__Information supplied__
>> START

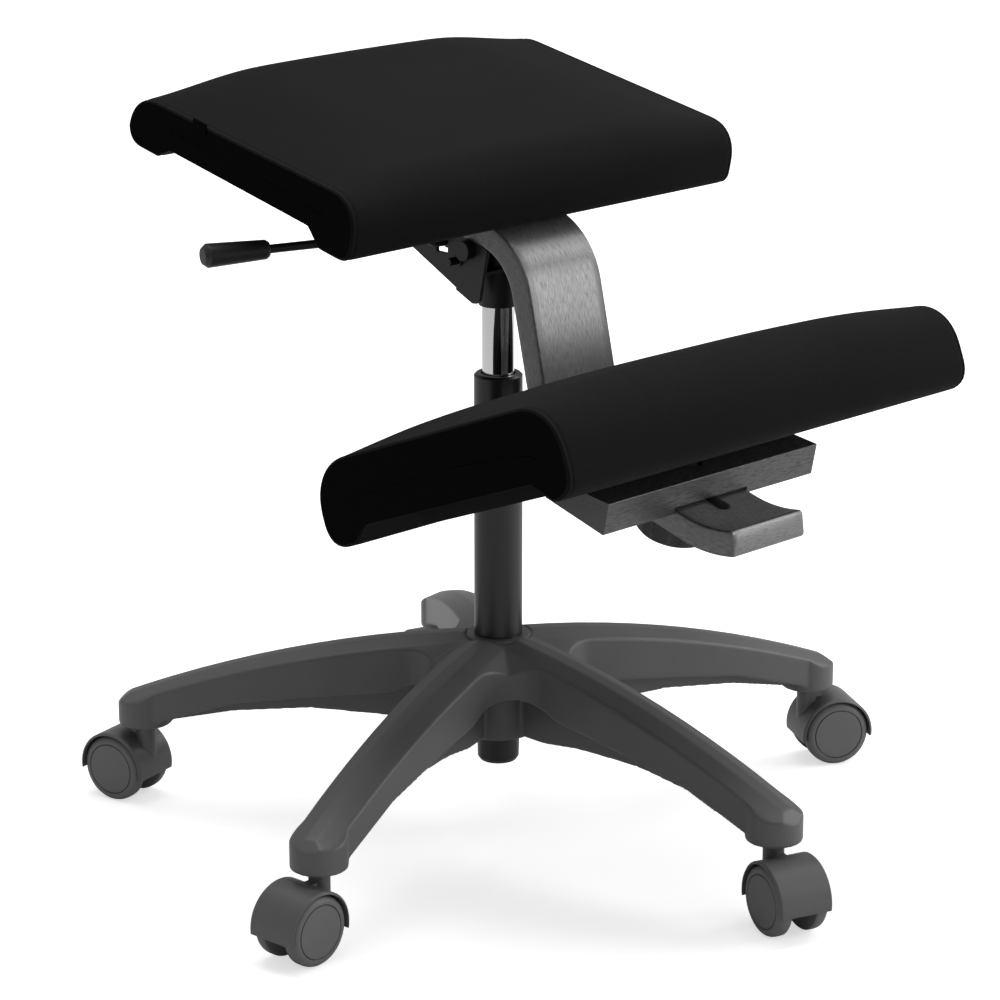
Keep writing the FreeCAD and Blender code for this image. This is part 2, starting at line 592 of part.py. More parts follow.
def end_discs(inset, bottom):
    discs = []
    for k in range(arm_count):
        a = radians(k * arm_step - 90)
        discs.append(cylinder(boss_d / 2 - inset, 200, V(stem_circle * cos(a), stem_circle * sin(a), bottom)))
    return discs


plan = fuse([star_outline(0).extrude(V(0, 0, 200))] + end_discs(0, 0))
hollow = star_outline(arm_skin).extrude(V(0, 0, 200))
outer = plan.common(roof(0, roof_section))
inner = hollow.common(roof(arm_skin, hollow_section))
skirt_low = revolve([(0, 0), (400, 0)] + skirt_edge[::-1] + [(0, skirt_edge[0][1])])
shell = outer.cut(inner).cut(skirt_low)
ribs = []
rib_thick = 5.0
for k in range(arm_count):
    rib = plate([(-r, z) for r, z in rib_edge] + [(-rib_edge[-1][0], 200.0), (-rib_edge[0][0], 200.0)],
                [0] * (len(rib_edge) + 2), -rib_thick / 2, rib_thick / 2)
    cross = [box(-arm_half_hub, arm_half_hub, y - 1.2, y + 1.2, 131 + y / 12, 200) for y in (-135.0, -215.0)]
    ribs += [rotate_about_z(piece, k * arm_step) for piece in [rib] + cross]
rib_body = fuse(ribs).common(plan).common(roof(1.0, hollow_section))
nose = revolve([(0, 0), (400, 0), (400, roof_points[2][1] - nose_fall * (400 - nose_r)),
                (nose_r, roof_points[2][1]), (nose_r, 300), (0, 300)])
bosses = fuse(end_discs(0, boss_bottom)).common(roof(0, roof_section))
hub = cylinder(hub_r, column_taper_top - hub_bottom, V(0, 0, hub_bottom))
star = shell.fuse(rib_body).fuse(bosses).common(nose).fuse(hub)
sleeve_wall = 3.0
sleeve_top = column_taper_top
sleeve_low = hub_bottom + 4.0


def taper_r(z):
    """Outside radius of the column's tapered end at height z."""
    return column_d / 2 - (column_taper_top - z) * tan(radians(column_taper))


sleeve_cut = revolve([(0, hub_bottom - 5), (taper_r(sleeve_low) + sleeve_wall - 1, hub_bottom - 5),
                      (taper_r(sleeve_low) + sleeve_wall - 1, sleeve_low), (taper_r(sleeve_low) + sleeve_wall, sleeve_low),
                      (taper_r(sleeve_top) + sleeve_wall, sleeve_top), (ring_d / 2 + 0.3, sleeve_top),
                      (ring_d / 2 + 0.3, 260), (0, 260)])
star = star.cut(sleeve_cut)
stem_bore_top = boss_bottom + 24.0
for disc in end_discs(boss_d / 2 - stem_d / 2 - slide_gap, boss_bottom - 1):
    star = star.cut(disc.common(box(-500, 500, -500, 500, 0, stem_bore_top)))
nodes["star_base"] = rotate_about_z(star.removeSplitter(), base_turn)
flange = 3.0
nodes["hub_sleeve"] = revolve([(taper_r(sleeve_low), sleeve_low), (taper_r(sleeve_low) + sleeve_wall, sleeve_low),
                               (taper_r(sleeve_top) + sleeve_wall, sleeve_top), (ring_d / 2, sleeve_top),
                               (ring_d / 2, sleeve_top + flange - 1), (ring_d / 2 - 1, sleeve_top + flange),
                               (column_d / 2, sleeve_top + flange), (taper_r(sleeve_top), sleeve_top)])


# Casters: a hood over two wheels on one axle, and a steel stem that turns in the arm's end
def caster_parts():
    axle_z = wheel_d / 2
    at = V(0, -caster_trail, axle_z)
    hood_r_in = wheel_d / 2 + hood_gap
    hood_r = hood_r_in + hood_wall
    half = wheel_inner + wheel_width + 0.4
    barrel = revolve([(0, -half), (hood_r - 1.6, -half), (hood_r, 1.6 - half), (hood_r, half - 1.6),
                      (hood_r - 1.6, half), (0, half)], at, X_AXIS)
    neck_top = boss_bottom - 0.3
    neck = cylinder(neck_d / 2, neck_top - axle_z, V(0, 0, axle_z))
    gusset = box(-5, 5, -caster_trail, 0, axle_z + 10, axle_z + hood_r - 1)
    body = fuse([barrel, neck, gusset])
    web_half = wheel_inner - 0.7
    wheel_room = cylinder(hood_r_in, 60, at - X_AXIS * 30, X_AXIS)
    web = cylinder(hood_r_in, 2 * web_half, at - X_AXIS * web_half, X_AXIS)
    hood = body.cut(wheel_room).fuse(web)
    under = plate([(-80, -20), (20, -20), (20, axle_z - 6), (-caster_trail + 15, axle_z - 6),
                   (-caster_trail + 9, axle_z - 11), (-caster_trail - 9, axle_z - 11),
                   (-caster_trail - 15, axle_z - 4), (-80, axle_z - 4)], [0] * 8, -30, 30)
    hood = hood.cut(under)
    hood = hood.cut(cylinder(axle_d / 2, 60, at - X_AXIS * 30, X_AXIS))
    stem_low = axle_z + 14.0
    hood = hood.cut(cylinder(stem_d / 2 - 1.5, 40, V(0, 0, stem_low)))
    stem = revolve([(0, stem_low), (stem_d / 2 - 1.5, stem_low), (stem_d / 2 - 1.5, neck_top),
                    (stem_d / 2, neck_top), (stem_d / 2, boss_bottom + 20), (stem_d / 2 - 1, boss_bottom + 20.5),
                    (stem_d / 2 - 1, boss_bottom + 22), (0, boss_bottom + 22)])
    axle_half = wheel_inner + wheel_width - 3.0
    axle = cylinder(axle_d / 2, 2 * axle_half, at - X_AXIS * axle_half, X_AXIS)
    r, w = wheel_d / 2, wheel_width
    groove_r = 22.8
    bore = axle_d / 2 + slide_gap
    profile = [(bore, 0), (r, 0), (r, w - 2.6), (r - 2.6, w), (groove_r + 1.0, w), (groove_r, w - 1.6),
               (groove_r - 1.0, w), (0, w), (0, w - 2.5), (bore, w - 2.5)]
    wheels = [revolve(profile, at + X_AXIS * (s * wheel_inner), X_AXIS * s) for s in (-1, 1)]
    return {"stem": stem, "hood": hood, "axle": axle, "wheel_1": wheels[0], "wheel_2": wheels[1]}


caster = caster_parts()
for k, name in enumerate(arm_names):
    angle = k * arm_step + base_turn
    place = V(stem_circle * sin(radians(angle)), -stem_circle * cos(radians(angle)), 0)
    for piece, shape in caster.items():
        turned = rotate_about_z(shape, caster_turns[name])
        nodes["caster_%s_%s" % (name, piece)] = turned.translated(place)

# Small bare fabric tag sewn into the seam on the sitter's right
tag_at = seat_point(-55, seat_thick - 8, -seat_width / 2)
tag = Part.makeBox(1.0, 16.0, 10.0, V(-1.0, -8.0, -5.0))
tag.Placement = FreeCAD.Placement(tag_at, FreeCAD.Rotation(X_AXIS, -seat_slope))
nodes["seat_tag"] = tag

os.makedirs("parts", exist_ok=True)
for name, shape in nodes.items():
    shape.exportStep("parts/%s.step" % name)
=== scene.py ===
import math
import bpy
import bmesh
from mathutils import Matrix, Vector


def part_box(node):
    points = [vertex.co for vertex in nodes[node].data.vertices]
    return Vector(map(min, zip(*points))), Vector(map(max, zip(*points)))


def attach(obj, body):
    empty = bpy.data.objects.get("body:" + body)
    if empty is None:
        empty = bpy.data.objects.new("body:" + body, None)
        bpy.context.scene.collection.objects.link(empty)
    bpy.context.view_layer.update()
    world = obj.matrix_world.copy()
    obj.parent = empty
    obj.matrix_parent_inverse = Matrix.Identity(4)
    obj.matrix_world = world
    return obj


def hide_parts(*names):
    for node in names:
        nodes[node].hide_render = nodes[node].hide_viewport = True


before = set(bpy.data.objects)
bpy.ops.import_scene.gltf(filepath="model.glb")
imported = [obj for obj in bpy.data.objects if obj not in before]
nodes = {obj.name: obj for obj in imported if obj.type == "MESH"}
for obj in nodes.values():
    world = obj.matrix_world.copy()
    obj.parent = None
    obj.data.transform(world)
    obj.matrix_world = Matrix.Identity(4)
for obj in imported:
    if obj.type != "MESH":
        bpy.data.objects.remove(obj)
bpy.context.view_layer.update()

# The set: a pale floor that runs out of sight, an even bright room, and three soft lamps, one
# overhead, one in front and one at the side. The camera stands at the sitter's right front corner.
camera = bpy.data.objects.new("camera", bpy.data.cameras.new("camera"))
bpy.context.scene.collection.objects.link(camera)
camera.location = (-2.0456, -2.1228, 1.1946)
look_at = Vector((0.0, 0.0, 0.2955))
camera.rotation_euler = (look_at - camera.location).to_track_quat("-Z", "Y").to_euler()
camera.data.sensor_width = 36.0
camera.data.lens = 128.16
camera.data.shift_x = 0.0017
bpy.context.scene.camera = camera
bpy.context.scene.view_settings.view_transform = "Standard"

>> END

__Work to do__
Please write out the material word for word from its first line through the line holding "return discs", including both, and no line past it.

__Output of the task__
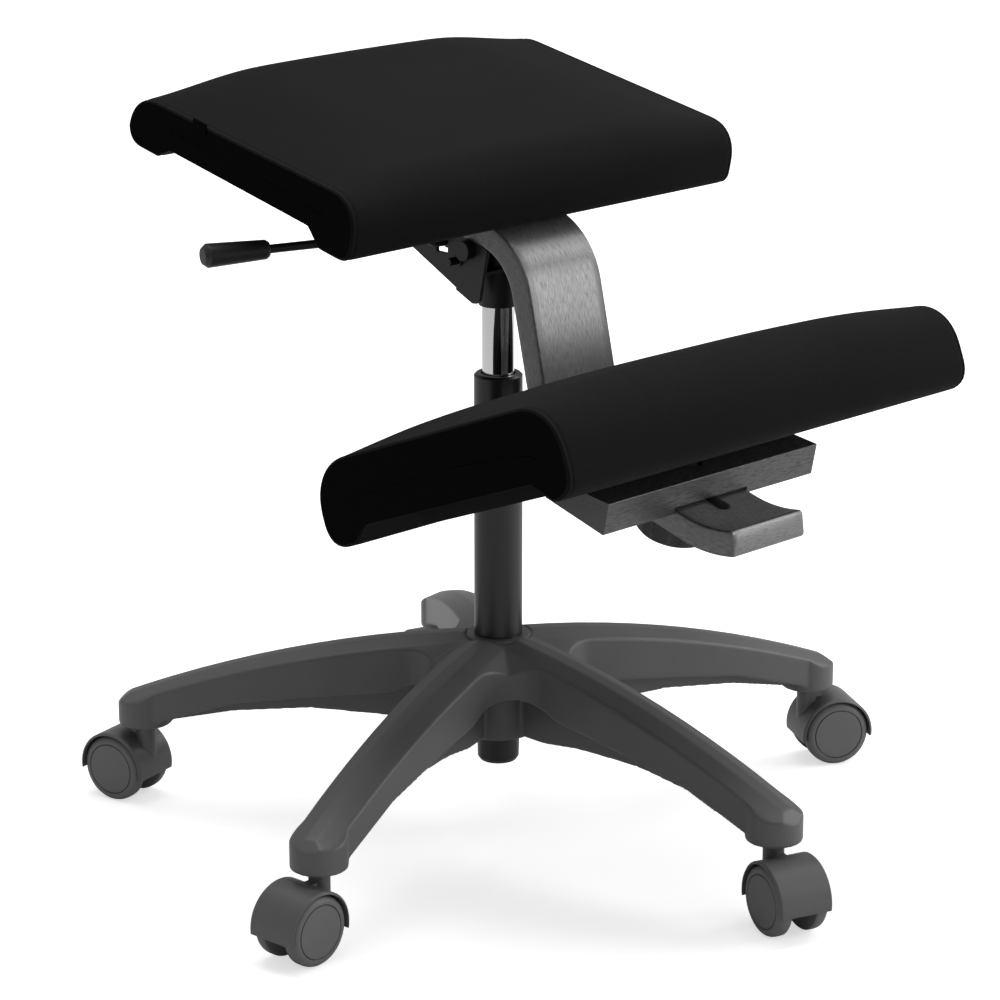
Keep writing the FreeCAD and Blender code for this image. This is part 2, starting at line 592 of part.py. More parts follow.
def end_discs(inset, bottom):
    discs = []
    for k in range(arm_count):
        a = radians(k * arm_step - 90)
        discs.append(cylinder(boss_d / 2 - inset, 200, V(stem_circle * cos(a), stem_circle * sin(a), bottom)))
    return discs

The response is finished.